Cruikshank was a critical lobbyist for passage of Medicare. He helped eliminate any role for insurance companies as underwriters of national insurance. Medicare had been bottled up in committee for years, never having enough votes to be reported out onto either chamber's floor. After the 1964 presidential election, President Lyndon B. Johnson demanded that Rep. Wilbur Mills (D-Arkansas), chairman of the powerful House Ways and Means Committee, enlarge his committee and stack it with members who would approve Medicare. Mills co-opted the AMA and grafted Medicaid onto the bill, which then easily passed the House.

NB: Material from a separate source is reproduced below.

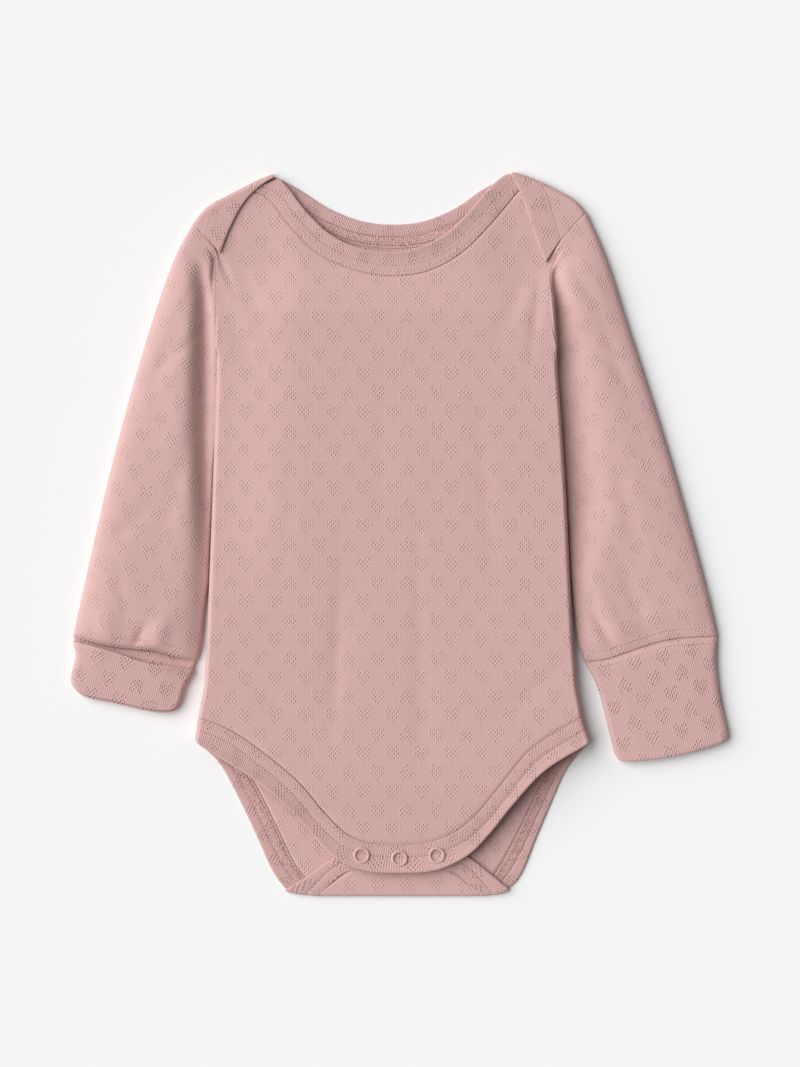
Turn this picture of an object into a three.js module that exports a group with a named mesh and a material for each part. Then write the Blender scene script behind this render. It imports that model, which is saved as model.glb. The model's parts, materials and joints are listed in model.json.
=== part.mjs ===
// A baby's long-sleeved bodysuit with lapped shoulders, three crotch snaps and long cuffs,
// fastened and laid flat on its back, seen from above. Millimetres, +Z up, +Y towards the neck.
// Left and right are the wearer's, so the wearer's right is on -X. The origin is at the middle
// of the outline, on the surface that the garment lies on.
import * as THREE from 'three';

// Cloth thicknesses, and the gap that stands for each seam
const jersey = 1.0;
const binding = 1.4;
const doubled = 1.6;
const seamGap = 0.3;
const armholeGap = 0.55;

// Heights of the middle of each layer: the back lies on the surface, the front lies over it, comes
// down to 'underLap' at the neck and shoulders, and rises over the folded tab at the crotch.
const back = jersey / 2;
const backBand = binding / 2;
const front = 4.1;
const underLap = 2.4;
const tabHeight = 2.7;
const snapLift = 1.5;
const neckFall = { from: 105, to: 138 };
const crotchRise = { from: -140, to: -165, outside: 62, inside: 30 };

// The round edge where the cloth turns from the back to the front
// and how far the cut edges of its two halves lean towards each other, as a share of the cloth
const roll = { centre: (back + front) / 2, radius: (front - back) / 2, lean: 0.2 };
const rollAngles = [0, 30, 60, 90].map(THREE.MathUtils.degToRad);
const foldAngles = [0, 36, 72, 108, 144, 180].map(THREE.MathUtils.degToRad);

// A table's rows as records, by the names of its columns.
function table(columns, ...rows) {
  const names = columns.split(' ');
  return rows.map((row) => Object.fromEntries(names.map((name, i) => [name, row[i]])));
}

// The body's side edges, level by level from the underarm to the leg openings
const sideSeams = table('y right left',
  [99, -98.6, 84.2],
  [60, -99.8, 87.2],
  [18, -101.3, 89.8],
  [-25, -102.9, 91.8],
  [-58, -104.2, 93.4],
  [-82, -105.6, 95.4],
  [-99, -108.9, 98.6],
  [-112.4, -110.9, 102.8]);
const underarm = sideSeams[0].y;
const legTop = -99;

// For each side: the armhole from the shoulder down, the fold over the shoulder from the armhole
// to the neck, the share of it that is panel before the neck band begins, the share of the armhole
// where the lap's seam ends, and the band's lap from there up to the fold. 'lapEnd' is the share of
// the armhole over which the front comes out from under the lap.
// A band's row gives a point of its free edge and the point of its seam across from it.
const shoulders = {
  right: {
    armhole: table('x y', [-111.3, 168.1], [-104.2, 159.7], [-98.1, 150.3], [-97.7, 136], [-98.6, 99]),
    fold: table('x y', [-111.3, 168.1], [-104.8, 175.6], [-90.7, 184], [-76, 192.4], [-68.6, 194.8]),
    bandFrom: 0.31,
    lapSeamAt: 0.11,
    lap: table('x y seamX seamY',
      [-96.9, 151.3, -106.1, 161.9],
      [-92.2, 163.3, -104.9, 167.5],
      [-84.9, 177.2, -103.4, 171.6],
      [-78.4, 184.8, -101.6, 174.6]),
  },
  left: {
    armhole: table('x y', [100.3, 173.5], [92.3, 165.9], [82.9, 152.4], [79.1, 140.5], [84.2, 99]),
    fold: table('x y', [100.3, 173.5], [93.9, 180.1], [77.7, 189.1], [66.9, 194.3], [60.5, 195.9]),
    bandFrom: 0.6,
    lapSeamAt: 0.22,
    lap: table('x y seamX seamY',
      [78.4, 146.2, 86.5, 158.6],
      [74.6, 155.3, 84.6, 165.4],
      [69.3, 171.4, 81.6, 174.6],
      [65.6, 182.4, 79.2, 182.6]),
  },
};
const lapEnd = { from: 0.28, to: 0.38 };

const backNeck = table('x y seamX seamY',
  [-61, 189.4, -82, 175.6],
  [-52.4, 184.3, -61, 172.4],
  [-38.9, 175.6, -44.8, 163.8],
  [-21, 168.6, -25, 156.2],
  [-4.3, 166.7, -4.3, 153.8],
  [12, 168.4, 16, 156],
  [29.7, 175.6, 36.5, 164.3],
  [44, 185.4, 53, 175.4]);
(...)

But in the Senate, Cruikshank had to work quickly to avoid disaster. Sen. Russell B. Long (D-Louisiana) offered an amendment in the Senate Finance Committee that would have turned Medicare into a catastrophic health insurance plan, rather than a general insurance program. Long misused a proxy vote from Sen. J. William Fulbright (D-Arkansas) to help win passage of the amendment, and misled Sen. Paul Douglas (D-Illinois) that he could vote to approve the amendment because another vote would be held later after costs had been calculated (a vote Long had no intention of seeking). Knowing that the Long amendment would not pass the House nor be backed by the AFL–CIO, Cruikshank convinced Douglas to exercise his parliamentary rights and ask for reconsideration of the Long amendment.

==Later career==
Cruikshank did not leave the labor movement entirely, however. The year that he retired from the AFL–CIO, he became executive director of the NCSC, the AFL–CIO's retiree organization affiliate and forerunner of the Alliance for Retired Americans. In 1969, he was elected president of NCSC following Aime Forand's retirement.

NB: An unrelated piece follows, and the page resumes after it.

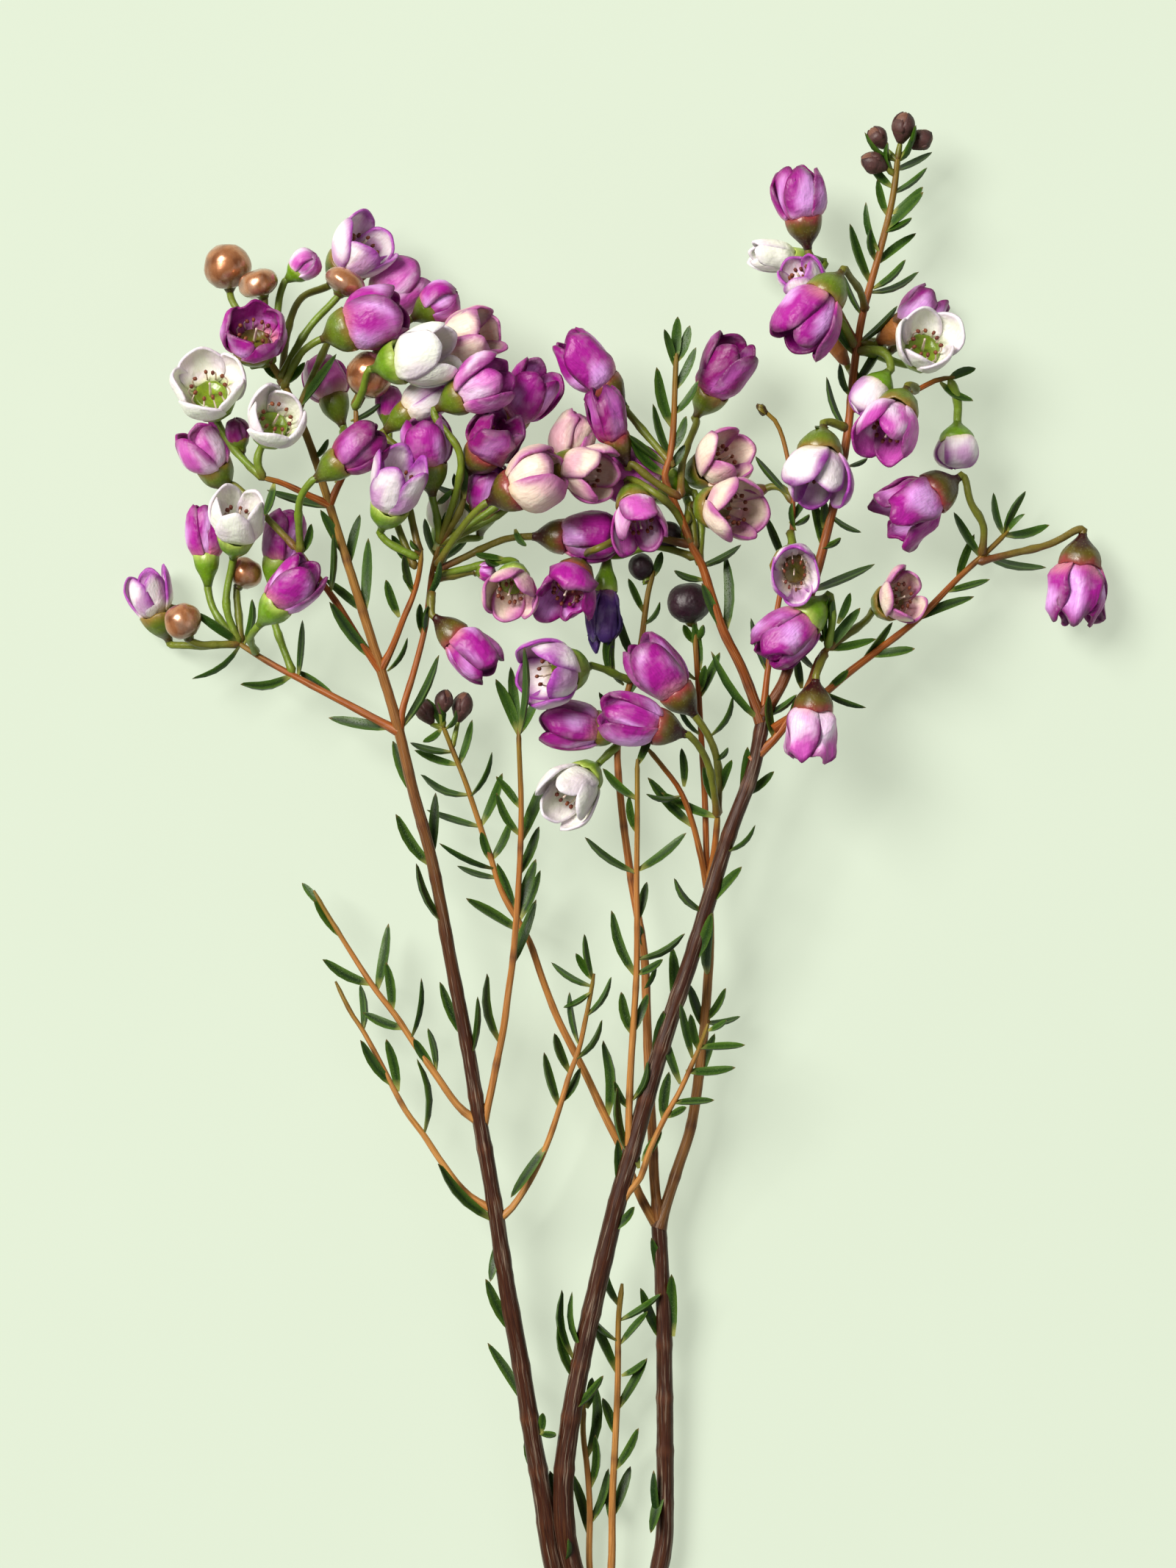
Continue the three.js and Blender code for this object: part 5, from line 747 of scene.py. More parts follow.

In 1980, Cruikshank left the Carter administration to head up an education and research effort with the organization Save Our Security (SOS). SOS was established in 1979 by Wilbur Cohen, one of the original drafters of the Social Security Act. SOS was a coalition of more than 200 organizations — primarily labor unions and advocacy groups for the disabled and the aged — formed in response to efforts to weaken Social Security. Later, SOS proposed expanding Social Security disability payments and Medicare benefits, and fought to secure benefits for so-called "notch" beneficiaries. Cruikshank directed the Nelson Cruikshank Social Insurance Study Project for SOS. The project developed curricula and educational materials for elementary, secondary and post-secondary students to increase awareness of social insurance.